Stated goal:
Print all the records exactly, please.

Object modeling scripts
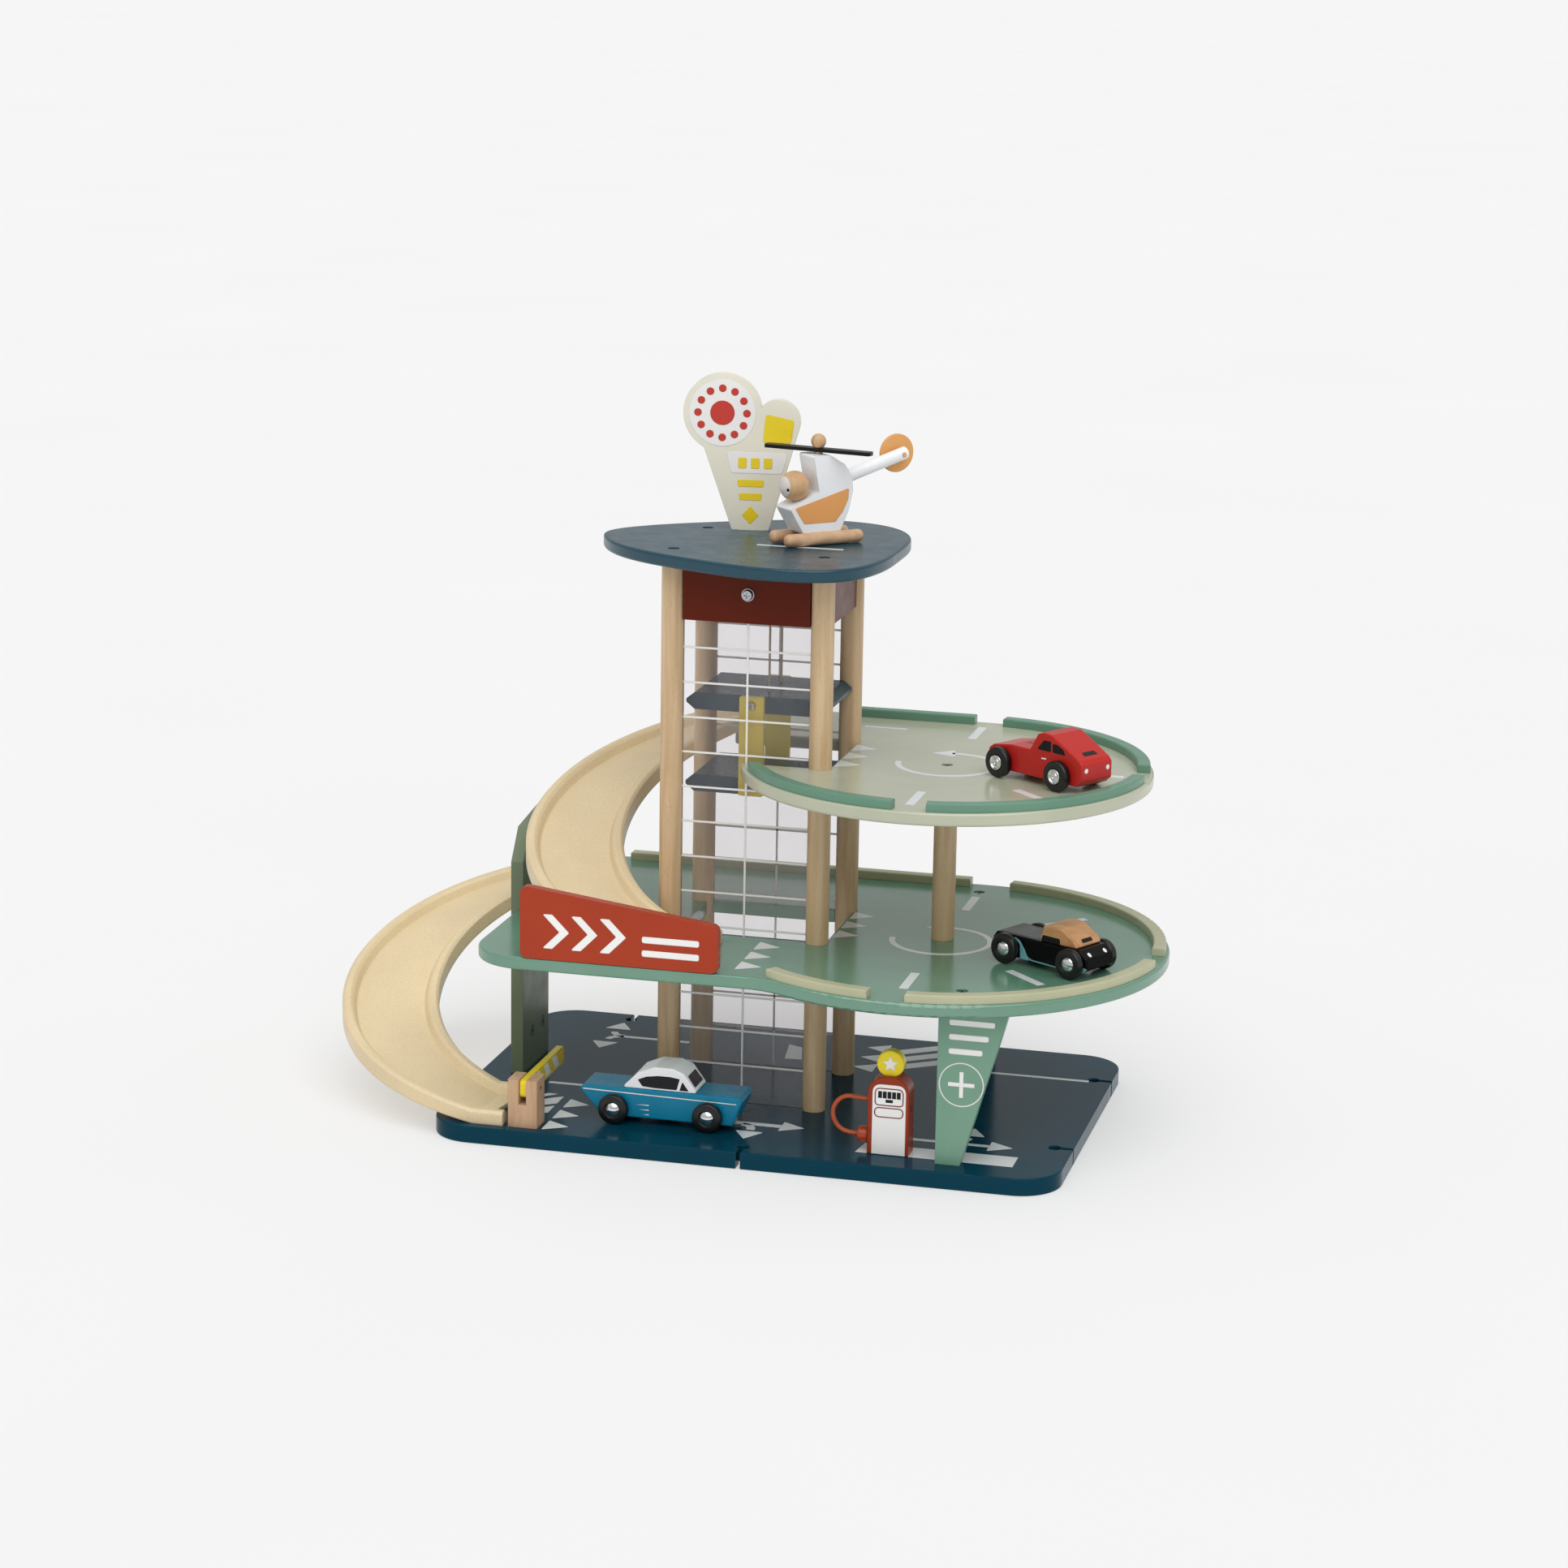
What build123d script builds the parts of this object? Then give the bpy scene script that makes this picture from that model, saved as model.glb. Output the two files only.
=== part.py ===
from build123d import *
import math
import os

# Toy parking garage with a lift, in millimetres. X to the right, Y to the back, Z up.
# The origin is the centre of the base board's underside.

# ---- base board -------------------------------------------------------------------------------
base_width = 440.0
base_depth = 288.0
base_thickness = 12.0
base_corner_radius = 30.0
board_edge_round = 2.0
keyhole_diameter = 8.0
keyhole_inset = 13.0
keyhole_slot_width = 3.0
side_keyhole_y = (-72.0, 85.0)
front_keyhole_x = 3.0
rear_keyhole_x = -152.0

# ---- the three upper boards ---------------------------------------------------------------------
deck_thickness = 9.0
level_one_top = 133.0
level_two_top = 257.0
helipad_top = 403.0
deck_centre_x = 111.0
level_one_centre_y = -7.0
level_one_radius = 158.5
level_one_left_margin = 5.5
level_one_corner_radius = 38.0
level_one_blend_radius = 45.0
level_two_centre_y = -1.5
level_two_radius = 142.0

# ---- lift shaft -----------------------------------------------------------------------------------
post_diameter = 16.0
shaft_left_x = -75.5
shaft_right_x = 30.0
shaft_front_y = -38.5
shaft_rear_y = 50.0
post_clearance = 0.15
window_thickness = 2.0
window_clearance = 0.2
groove_depth = 1.5
winch_panel_thickness = 9.0
winch_panel_height = 39.0

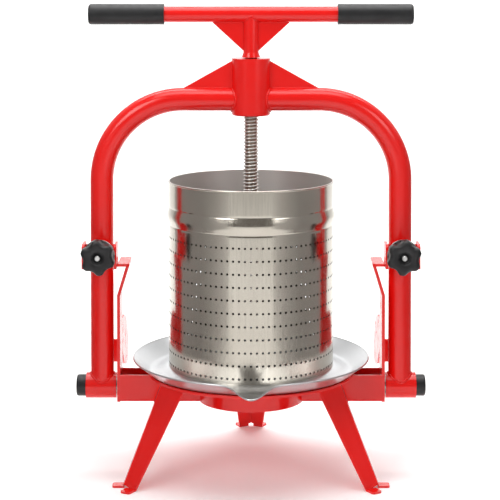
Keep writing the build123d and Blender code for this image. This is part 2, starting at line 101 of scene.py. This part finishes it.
def bead(name, path, radius, ripple, closed):
    # weld bead: a round section carried along a path,
    # its radius rippled as radius * (1 + ripple * sin of distance)
    path = np.asarray(path, float)
    ahead = np.roll(path, -1, 0) - np.roll(path, 1, 0) if closed else np.gradient(path, axis=0)
    ahead /= np.linalg.norm(ahead, axis=1)[:, None]
    guide = np.where(np.abs(ahead[:, 2:]) > 0.9, [[1.0, 0, 0]], [[0, 0, 1.0]])
    across = np.cross(ahead, guide)
    across /= np.linalg.norm(across, axis=1)[:, None]
    up = np.cross(across, ahead)
    step = np.linalg.norm(np.diff(path, axis=0, prepend=path[:1]), axis=1)
    size = radius * (1 + ripple * np.sin(np.cumsum(step) * 2 * math.pi / 0.0026))
    turn = np.linspace(0, 2 * math.pi, 8, endpoint=False)
    ring = across[:, None] * np.cos(turn)[None, :, None] + up[:, None] * np.sin(turn)[None, :, None]
    if not closed:
        size[[0, -1]] *= 0.45
    points = (path[:, None] + ring * size[:, None, None]).reshape(-1, 3)
    faces = [gridFaces(len(path), 8, closed, True)]
    piece = makeMesh(name, points, faces)
    if not closed:
        work = bmesh.new()
        work.from_mesh(piece.data)
        bmesh.ops.holes_fill(work, edges=[e for e in work.edges if e.is_boundary])
        work.to_mesh(piece.data)
        work.free()
    return outwards(piece)


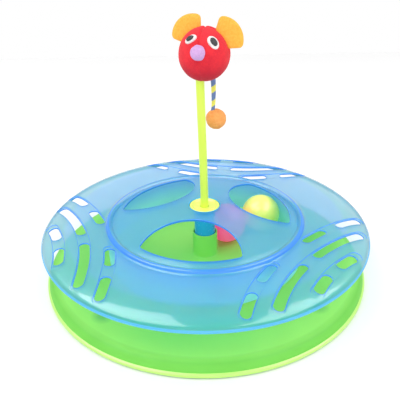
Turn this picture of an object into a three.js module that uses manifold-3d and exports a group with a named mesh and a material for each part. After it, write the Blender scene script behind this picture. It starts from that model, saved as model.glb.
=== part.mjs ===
// Cat activity board: a pierced disc cover that turns on the post of a low tray, two loose balls in the
// chamber between them, and a plush mouse on a flexible mast. Millimetres, +Z up, origin on the axis at
// the level of the floor.

import * as THREE from "three";
import { mergeVertices } from "three/addons/utils/BufferGeometryUtils.js";
import Module from "manifold-3d";

const wasm = await Module();
wasm.setup();

// Driving dimensions

const FIT_GAP = 0.3; // between pieces that touch
const ROUND_STEPS = 56; // facets of a large round moulding
const SMALL_STEPS = 28; // facets of a small round piece

const DISC_RADIUS = 125; // of the tray's lower edge and of the cover's rim

const TRAY_TOP = 10.3; // level of the surface that the balls roll on
const TRAY_WALL = 2;
const TRAY_SHOULDER = 6.5; // radius of the rounded edge
const TRAY_EDGE_LEVEL = 0.9; // lower edge, clear of the floor
const TRAY_FOOT_BAND = 2.2; // height of the thick band along the lower edge
const TRAY_BAND_WIDTH = 1.3; // how far the band stands out from the wall

const POST_RADIUS = 9.75;
const POST_BORE = 8.5;
const POST_TOP = 30.5;
const POST_LIP = 0.7; // chamfer inside the mouth
const POST_FILLET = 1.6;

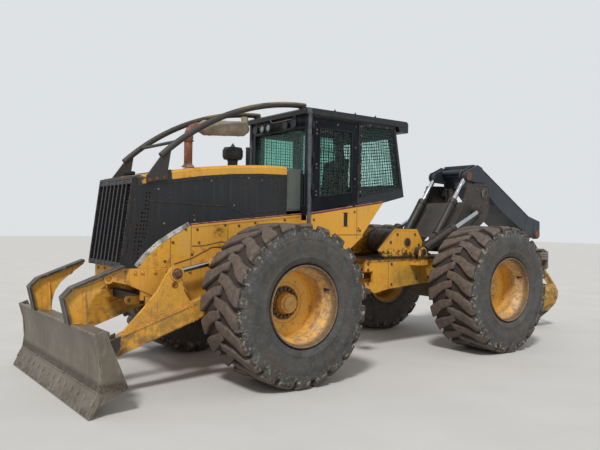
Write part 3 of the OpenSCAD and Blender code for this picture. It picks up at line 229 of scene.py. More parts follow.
def plug(tree: bpy.types.NodeTree, socket: bpy.types.NodeSocket, value: object) -> None:
    """Links a mask or an output to an input, or sets it to a number, a colour or hexadecimal text."""
    value = value.socket if isinstance(value, Mask) else value
    if isinstance(value, bpy.types.NodeSocket):
        tree.links.new(value, socket)
    else:
        socket.default_value = linear(value) if isinstance(value, str) else value


def add(
    tree: bpy.types.NodeTree, kind: str, inputs: Optional[dict] = None, **settings: object
) -> bpy.types.Node:
    """Adds a node, sets it and links it.

    Args:
        tree: the material's node tree.
        kind: the node's type.
        inputs: values, masks or output sockets by the input's name or number.
        settings: the node's own settings.

    Returns:
        The new node.
    """
    node = tree.nodes.new(kind)
    for key, value in settings.items():
        setattr(node, key, value)
    for key, value in (inputs or {}).items():
        plug(tree, node.inputs[key], value)
    return node


@dataclass
class Weave:
    """A material's node tree while a finish is being laid on it, coat over coat."""

    name: str
    colour: object = "#808080"

    def __post_init__(self) -> None:
        """Makes the material with its shader, and reads the object's own coordinates."""
        self.material = bpy.data.materials.new(self.name)
        self.material.use_nodes = True
        self.tree = self.material.node_tree
        self.tree.nodes.clear()
        self.shader = add(self.tree, "ShaderNodeBsdfPrincipled")
        add(self.tree, "ShaderNodeOutputMaterial", {"Surface": self.shader.outputs[0]})
        self.place = self.mask("ShaderNodeTexCoord", "Object")

    def mask(self, kind: str, output: object, inputs: Optional[dict] = None, **settings: object) -> Mask:
        """Output of a new node, as a mask."""
        return Mask(self.tree, add(self.tree, kind, inputs, **settings).outputs[output])

    def stretched(self, x: float, y: float, z: float) -> Mask:
        """The place with each axis scaled, for streaks and brush marks."""
        return self.mask("ShaderNodeMapping", 0, {"Vector": self.place, "Scale": (x, y, z)})

    def patches(
        self, size_mm: float, low: float, high: float, detail: float = 4.0, at: Optional[Mask] = None
    ) -> Mask:
        """Irregular patches.

        Args:
            size_mm: the patches' usual size.
            low: noise value where a patch begins.
            high: noise value where it is full.
            detail: finer steps in its outline.
            at: coordinates, the object's own if left out.

        Returns:
            A mask from 0 to 1.
        """
        inputs = {"Vector": at or self.place, "Scale": 1 / (size_mm * MM), "Detail": detail, "Roughness": 0.6}
        return self.mask("ShaderNodeTexNoise", "Fac", inputs).step(low, high)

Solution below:
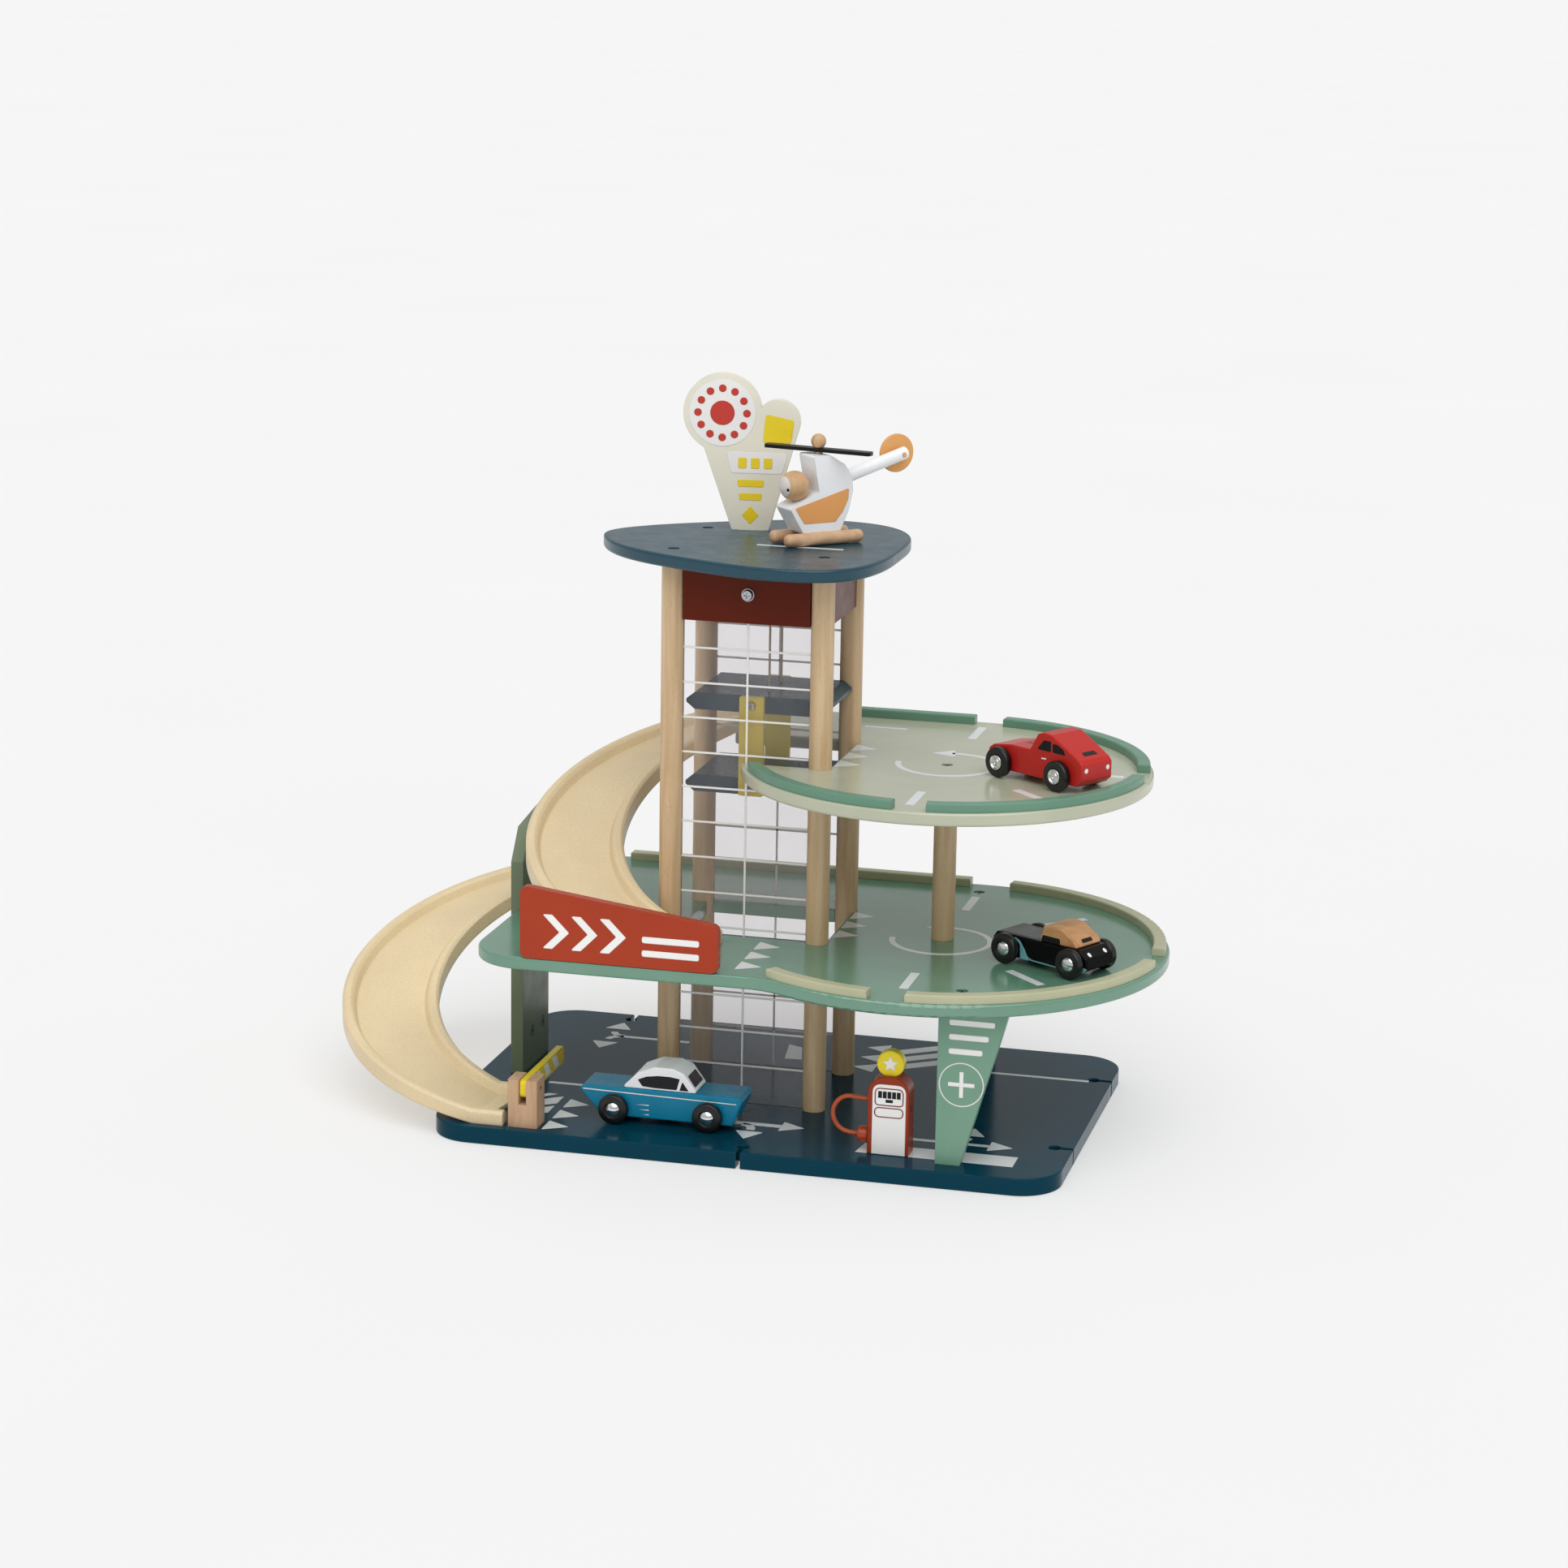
What build123d script builds the parts of this object? Then give the bpy scene script that makes this picture from that model, saved as model.glb. Output the two files only.
=== part.py ===
from build123d import *
import math
import os

# Toy parking garage with a lift, in millimetres. X to the right, Y to the back, Z up.
# The origin is the centre of the base board's underside.

# ---- base board -------------------------------------------------------------------------------
base_width = 440.0
base_depth = 288.0
base_thickness = 12.0
base_corner_radius = 30.0
board_edge_round = 2.0
keyhole_diameter = 8.0
keyhole_inset = 13.0
keyhole_slot_width = 3.0
side_keyhole_y = (-72.0, 85.0)
front_keyhole_x = 3.0
rear_keyhole_x = -152.0

# ---- the three upper boards ---------------------------------------------------------------------
deck_thickness = 9.0
level_one_top = 133.0
level_two_top = 257.0
helipad_top = 403.0
deck_centre_x = 111.0
level_one_centre_y = -7.0
level_one_radius = 158.5
level_one_left_margin = 5.5
level_one_corner_radius = 38.0
level_one_blend_radius = 45.0
level_two_centre_y = -1.5
level_two_radius = 142.0

# ---- lift shaft -----------------------------------------------------------------------------------
post_diameter = 16.0
shaft_left_x = -75.5
shaft_right_x = 30.0
shaft_front_y = -38.5
shaft_rear_y = 50.0
post_clearance = 0.15
window_thickness = 2.0
window_clearance = 0.2
groove_depth = 1.5
winch_panel_thickness = 9.0
winch_panel_height = 39.0

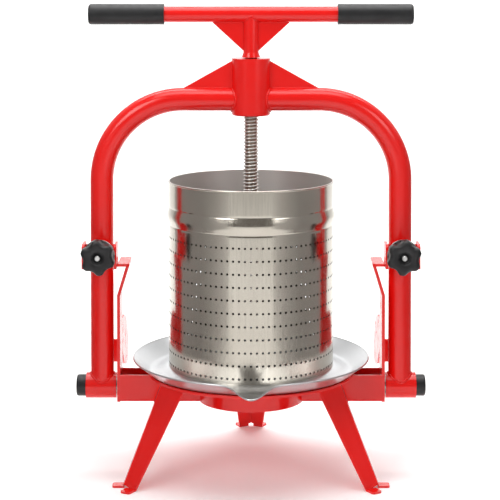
Keep writing the build123d and Blender code for this image. This is part 2, starting at line 101 of scene.py. This part finishes it.
def bead(name, path, radius, ripple, closed):
    # weld bead: a round section carried along a path,
    # its radius rippled as radius * (1 + ripple * sin of distance)
    path = np.asarray(path, float)
    ahead = np.roll(path, -1, 0) - np.roll(path, 1, 0) if closed else np.gradient(path, axis=0)
    ahead /= np.linalg.norm(ahead, axis=1)[:, None]
    guide = np.where(np.abs(ahead[:, 2:]) > 0.9, [[1.0, 0, 0]], [[0, 0, 1.0]])
    across = np.cross(ahead, guide)
    across /= np.linalg.norm(across, axis=1)[:, None]
    up = np.cross(across, ahead)
    step = np.linalg.norm(np.diff(path, axis=0, prepend=path[:1]), axis=1)
    size = radius * (1 + ripple * np.sin(np.cumsum(step) * 2 * math.pi / 0.0026))
    turn = np.linspace(0, 2 * math.pi, 8, endpoint=False)
    ring = across[:, None] * np.cos(turn)[None, :, None] + up[:, None] * np.sin(turn)[None, :, None]
    if not closed:
        size[[0, -1]] *= 0.45
    points = (path[:, None] + ring * size[:, None, None]).reshape(-1, 3)
    faces = [gridFaces(len(path), 8, closed, True)]
    piece = makeMesh(name, points, faces)
    if not closed:
        work = bmesh.new()
        work.from_mesh(piece.data)
        bmesh.ops.holes_fill(work, edges=[e for e in work.edges if e.is_boundary])
        work.to_mesh(piece.data)
        work.free()
    return outwards(piece)


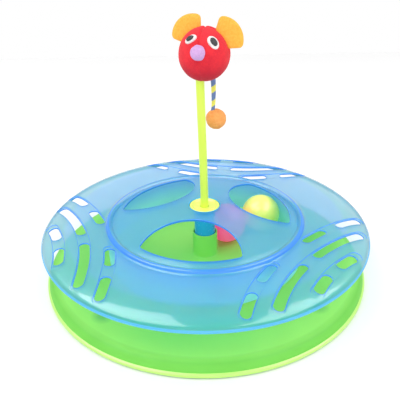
Turn this picture of an object into a three.js module that uses manifold-3d and exports a group with a named mesh and a material for each part. After it, write the Blender scene script behind this picture. It starts from that model, saved as model.glb.
=== part.mjs ===
// Cat activity board: a pierced disc cover that turns on the post of a low tray, two loose balls in the
// chamber between them, and a plush mouse on a flexible mast. Millimetres, +Z up, origin on the axis at
// the level of the floor.

import * as THREE from "three";
import { mergeVertices } from "three/addons/utils/BufferGeometryUtils.js";
import Module from "manifold-3d";

const wasm = await Module();
wasm.setup();

// Driving dimensions

const FIT_GAP = 0.3; // between pieces that touch
const ROUND_STEPS = 56; // facets of a large round moulding
const SMALL_STEPS = 28; // facets of a small round piece

const DISC_RADIUS = 125; // of the tray's lower edge and of the cover's rim

const TRAY_TOP = 10.3; // level of the surface that the balls roll on
const TRAY_WALL = 2;
const TRAY_SHOULDER = 6.5; // radius of the rounded edge
const TRAY_EDGE_LEVEL = 0.9; // lower edge, clear of the floor
const TRAY_FOOT_BAND = 2.2; // height of the thick band along the lower edge
const TRAY_BAND_WIDTH = 1.3; // how far the band stands out from the wall

const POST_RADIUS = 9.75;
const POST_BORE = 8.5;
const POST_TOP = 30.5;
const POST_LIP = 0.7; // chamfer inside the mouth
const POST_FILLET = 1.6;

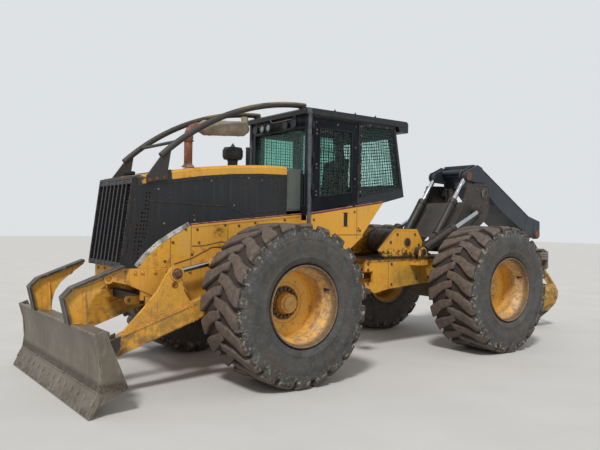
Write part 3 of the OpenSCAD and Blender code for this picture. It picks up at line 229 of scene.py. More parts follow.
def plug(tree: bpy.types.NodeTree, socket: bpy.types.NodeSocket, value: object) -> None:
    """Links a mask or an output to an input, or sets it to a number, a colour or hexadecimal text."""
    value = value.socket if isinstance(value, Mask) else value
    if isinstance(value, bpy.types.NodeSocket):
        tree.links.new(value, socket)
    else:
        socket.default_value = linear(value) if isinstance(value, str) else value


def add(
    tree: bpy.types.NodeTree, kind: str, inputs: Optional[dict] = None, **settings: object
) -> bpy.types.Node:
    """Adds a node, sets it and links it.

    Args:
        tree: the material's node tree.
        kind: the node's type.
        inputs: values, masks or output sockets by the input's name or number.
        settings: the node's own settings.

    Returns:
        The new node.
    """
    node = tree.nodes.new(kind)
    for key, value in settings.items():
        setattr(node, key, value)
    for key, value in (inputs or {}).items():
        plug(tree, node.inputs[key], value)
    return node


@dataclass
class Weave:
    """A material's node tree while a finish is being laid on it, coat over coat."""

    name: str
    colour: object = "#808080"

    def __post_init__(self) -> None:
        """Makes the material with its shader, and reads the object's own coordinates."""
        self.material = bpy.data.materials.new(self.name)
        self.material.use_nodes = True
        self.tree = self.material.node_tree
        self.tree.nodes.clear()
        self.shader = add(self.tree, "ShaderNodeBsdfPrincipled")
        add(self.tree, "ShaderNodeOutputMaterial", {"Surface": self.shader.outputs[0]})
        self.place = self.mask("ShaderNodeTexCoord", "Object")

    def mask(self, kind: str, output: object, inputs: Optional[dict] = None, **settings: object) -> Mask:
        """Output of a new node, as a mask."""
        return Mask(self.tree, add(self.tree, kind, inputs, **settings).outputs[output])

    def stretched(self, x: float, y: float, z: float) -> Mask:
        """The place with each axis scaled, for streaks and brush marks."""
        return self.mask("ShaderNodeMapping", 0, {"Vector": self.place, "Scale": (x, y, z)})

    def patches(
        self, size_mm: float, low: float, high: float, detail: float = 4.0, at: Optional[Mask] = None
    ) -> Mask:
        """Irregular patches.

        Args:
            size_mm: the patches' usual size.
            low: noise value where a patch begins.
            high: noise value where it is full.
            detail: finer steps in its outline.
            at: coordinates, the object's own if left out.

        Returns:
            A mask from 0 to 1.
        """
        inputs = {"Vector": at or self.place, "Scale": 1 / (size_mm * MM), "Detail": detail, "Roughness": 0.6}
        return self.mask("ShaderNodeTexNoise", "Fac", inputs).step(low, high)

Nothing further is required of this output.